>> Start

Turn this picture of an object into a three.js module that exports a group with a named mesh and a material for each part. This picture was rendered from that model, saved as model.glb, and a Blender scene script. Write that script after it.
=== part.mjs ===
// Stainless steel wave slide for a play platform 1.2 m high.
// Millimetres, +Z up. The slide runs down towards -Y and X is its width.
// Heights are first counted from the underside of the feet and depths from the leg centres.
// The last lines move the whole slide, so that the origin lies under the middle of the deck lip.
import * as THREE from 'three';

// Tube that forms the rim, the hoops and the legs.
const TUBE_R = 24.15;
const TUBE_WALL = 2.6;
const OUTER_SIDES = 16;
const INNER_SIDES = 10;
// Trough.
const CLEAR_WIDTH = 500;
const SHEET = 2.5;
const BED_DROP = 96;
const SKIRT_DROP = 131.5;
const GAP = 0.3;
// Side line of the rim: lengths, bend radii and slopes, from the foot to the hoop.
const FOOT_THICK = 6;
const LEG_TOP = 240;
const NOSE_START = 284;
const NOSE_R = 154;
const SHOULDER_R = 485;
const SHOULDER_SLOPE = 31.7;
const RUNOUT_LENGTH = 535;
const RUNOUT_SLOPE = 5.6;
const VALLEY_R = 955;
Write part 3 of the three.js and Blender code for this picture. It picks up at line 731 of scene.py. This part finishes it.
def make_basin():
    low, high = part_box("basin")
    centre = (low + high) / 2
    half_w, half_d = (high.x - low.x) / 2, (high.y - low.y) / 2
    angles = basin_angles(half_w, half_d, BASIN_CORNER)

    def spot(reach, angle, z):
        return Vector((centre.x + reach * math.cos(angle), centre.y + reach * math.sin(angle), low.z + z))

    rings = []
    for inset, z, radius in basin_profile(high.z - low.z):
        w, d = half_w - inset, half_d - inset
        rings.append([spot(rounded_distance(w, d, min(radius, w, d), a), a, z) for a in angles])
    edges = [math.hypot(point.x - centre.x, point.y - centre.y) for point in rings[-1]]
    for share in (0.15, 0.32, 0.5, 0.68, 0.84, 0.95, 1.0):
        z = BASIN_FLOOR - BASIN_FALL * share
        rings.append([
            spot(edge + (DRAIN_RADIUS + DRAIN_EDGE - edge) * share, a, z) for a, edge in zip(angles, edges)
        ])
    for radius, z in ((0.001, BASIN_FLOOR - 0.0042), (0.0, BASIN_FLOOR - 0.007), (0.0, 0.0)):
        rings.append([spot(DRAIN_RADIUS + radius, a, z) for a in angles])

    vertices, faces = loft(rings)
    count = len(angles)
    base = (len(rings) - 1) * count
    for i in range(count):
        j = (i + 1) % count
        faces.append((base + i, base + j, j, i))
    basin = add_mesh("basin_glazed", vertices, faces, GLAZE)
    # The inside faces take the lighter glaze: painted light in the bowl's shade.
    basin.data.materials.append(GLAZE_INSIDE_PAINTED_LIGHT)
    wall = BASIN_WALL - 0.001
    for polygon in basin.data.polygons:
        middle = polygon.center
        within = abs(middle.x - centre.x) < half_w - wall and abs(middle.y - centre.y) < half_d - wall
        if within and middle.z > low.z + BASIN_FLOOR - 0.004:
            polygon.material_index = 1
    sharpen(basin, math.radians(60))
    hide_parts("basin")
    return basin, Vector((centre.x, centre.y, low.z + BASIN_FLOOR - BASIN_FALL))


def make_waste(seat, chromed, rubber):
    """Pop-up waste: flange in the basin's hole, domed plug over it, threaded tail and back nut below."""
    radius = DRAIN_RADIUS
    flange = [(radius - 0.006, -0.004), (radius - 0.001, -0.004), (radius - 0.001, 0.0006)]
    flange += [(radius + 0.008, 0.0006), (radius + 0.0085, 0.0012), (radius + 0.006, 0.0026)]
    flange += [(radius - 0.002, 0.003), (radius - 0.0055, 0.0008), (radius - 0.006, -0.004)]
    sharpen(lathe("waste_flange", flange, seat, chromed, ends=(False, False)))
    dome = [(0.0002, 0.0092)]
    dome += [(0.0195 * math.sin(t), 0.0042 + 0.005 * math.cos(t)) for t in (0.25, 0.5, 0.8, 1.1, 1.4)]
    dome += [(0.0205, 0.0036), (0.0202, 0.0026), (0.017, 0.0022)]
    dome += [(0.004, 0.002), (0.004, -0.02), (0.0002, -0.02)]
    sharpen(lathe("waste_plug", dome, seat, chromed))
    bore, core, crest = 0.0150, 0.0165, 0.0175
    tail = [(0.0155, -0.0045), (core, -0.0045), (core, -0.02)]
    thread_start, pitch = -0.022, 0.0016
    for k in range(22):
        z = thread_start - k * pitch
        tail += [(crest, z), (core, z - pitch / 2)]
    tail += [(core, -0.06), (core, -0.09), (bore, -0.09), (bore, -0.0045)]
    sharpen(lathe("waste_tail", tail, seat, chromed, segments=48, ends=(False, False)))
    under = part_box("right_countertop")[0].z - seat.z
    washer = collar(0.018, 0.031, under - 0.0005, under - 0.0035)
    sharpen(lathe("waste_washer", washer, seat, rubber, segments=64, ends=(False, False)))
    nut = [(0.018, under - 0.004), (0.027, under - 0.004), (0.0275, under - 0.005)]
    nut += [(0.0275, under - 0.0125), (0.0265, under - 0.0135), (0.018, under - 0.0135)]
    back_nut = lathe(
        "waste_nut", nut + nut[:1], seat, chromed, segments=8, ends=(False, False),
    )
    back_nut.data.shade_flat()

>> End

*Directions*:
Exactly as written above, please repeat the entries.

*Solution for this problem*:
Turn this picture of an object into a three.js module that exports a group with a named mesh and a material for each part. This picture was rendered from that model, saved as model.glb, and a Blender scene script. Write that script after it.
=== part.mjs ===
// Stainless steel wave slide for a play platform 1.2 m high.
// Millimetres, +Z up. The slide runs down towards -Y and X is its width.
// Heights are first counted from the underside of the feet and depths from the leg centres.
// The last lines move the whole slide, so that the origin lies under the middle of the deck lip.
import * as THREE from 'three';

// Tube that forms the rim, the hoops and the legs.
const TUBE_R = 24.15;
const TUBE_WALL = 2.6;
const OUTER_SIDES = 16;
const INNER_SIDES = 10;
// Trough.
const CLEAR_WIDTH = 500;
const SHEET = 2.5;
const BED_DROP = 96;
const SKIRT_DROP = 131.5;
const GAP = 0.3;
// Side line of the rim: lengths, bend radii and slopes, from the foot to the hoop.
const FOOT_THICK = 6;
const LEG_TOP = 240;
const NOSE_START = 284;
const NOSE_R = 154;
const SHOULDER_R = 485;
const SHOULDER_SLOPE = 31.7;
const RUNOUT_LENGTH = 535;
const RUNOUT_SLOPE = 5.6;
const VALLEY_R = 955;
Write part 3 of the three.js and Blender code for this picture. It picks up at line 731 of scene.py. This part finishes it.
def make_basin():
    low, high = part_box("basin")
    centre = (low + high) / 2
    half_w, half_d = (high.x - low.x) / 2, (high.y - low.y) / 2
    angles = basin_angles(half_w, half_d, BASIN_CORNER)

    def spot(reach, angle, z):
        return Vector((centre.x + reach * math.cos(angle), centre.y + reach * math.sin(angle), low.z + z))

    rings = []
    for inset, z, radius in basin_profile(high.z - low.z):
        w, d = half_w - inset, half_d - inset
        rings.append([spot(rounded_distance(w, d, min(radius, w, d), a), a, z) for a in angles])
    edges = [math.hypot(point.x - centre.x, point.y - centre.y) for point in rings[-1]]
    for share in (0.15, 0.32, 0.5, 0.68, 0.84, 0.95, 1.0):
        z = BASIN_FLOOR - BASIN_FALL * share
        rings.append([
            spot(edge + (DRAIN_RADIUS + DRAIN_EDGE - edge) * share, a, z) for a, edge in zip(angles, edges)
        ])
    for radius, z in ((0.001, BASIN_FLOOR - 0.0042), (0.0, BASIN_FLOOR - 0.007), (0.0, 0.0)):
        rings.append([spot(DRAIN_RADIUS + radius, a, z) for a in angles])

    vertices, faces = loft(rings)
    count = len(angles)
    base = (len(rings) - 1) * count
    for i in range(count):
        j = (i + 1) % count
        faces.append((base + i, base + j, j, i))
    basin = add_mesh("basin_glazed", vertices, faces, GLAZE)
    # The inside faces take the lighter glaze: painted light in the bowl's shade.
    basin.data.materials.append(GLAZE_INSIDE_PAINTED_LIGHT)
    wall = BASIN_WALL - 0.001
    for polygon in basin.data.polygons:
        middle = polygon.center
        within = abs(middle.x - centre.x) < half_w - wall and abs(middle.y - centre.y) < half_d - wall
        if within and middle.z > low.z + BASIN_FLOOR - 0.004:
            polygon.material_index = 1
    sharpen(basin, math.radians(60))
    hide_parts("basin")
    return basin, Vector((centre.x, centre.y, low.z + BASIN_FLOOR - BASIN_FALL))


def make_waste(seat, chromed, rubber):
    """Pop-up waste: flange in the basin's hole, domed plug over it, threaded tail and back nut below."""
    radius = DRAIN_RADIUS
    flange = [(radius - 0.006, -0.004), (radius - 0.001, -0.004), (radius - 0.001, 0.0006)]
    flange += [(radius + 0.008, 0.0006), (radius + 0.0085, 0.0012), (radius + 0.006, 0.0026)]
    flange += [(radius - 0.002, 0.003), (radius - 0.0055, 0.0008), (radius - 0.006, -0.004)]
    sharpen(lathe("waste_flange", flange, seat, chromed, ends=(False, False)))
    dome = [(0.0002, 0.0092)]
    dome += [(0.0195 * math.sin(t), 0.0042 + 0.005 * math.cos(t)) for t in (0.25, 0.5, 0.8, 1.1, 1.4)]
    dome += [(0.0205, 0.0036), (0.0202, 0.0026), (0.017, 0.0022)]
    dome += [(0.004, 0.002), (0.004, -0.02), (0.0002, -0.02)]
    sharpen(lathe("waste_plug", dome, seat, chromed))
    bore, core, crest = 0.0150, 0.0165, 0.0175
    tail = [(0.0155, -0.0045), (core, -0.0045), (core, -0.02)]
    thread_start, pitch = -0.022, 0.0016
    for k in range(22):
        z = thread_start - k * pitch
        tail += [(crest, z), (core, z - pitch / 2)]
    tail += [(core, -0.06), (core, -0.09), (bore, -0.09), (bore, -0.0045)]
    sharpen(lathe("waste_tail", tail, seat, chromed, segments=48, ends=(False, False)))
    under = part_box("right_countertop")[0].z - seat.z
    washer = collar(0.018, 0.031, under - 0.0005, under - 0.0035)
    sharpen(lathe("waste_washer", washer, seat, rubber, segments=64, ends=(False, False)))
    nut = [(0.018, under - 0.004), (0.027, under - 0.004), (0.0275, under - 0.005)]
    nut += [(0.0275, under - 0.0125), (0.0265, under - 0.0135), (0.018, under - 0.0135)]
    back_nut = lathe(
        "waste_nut", nut + nut[:1], seat, chromed, segments=8, ends=(False, False),
    )
    back_nut.data.shade_flat()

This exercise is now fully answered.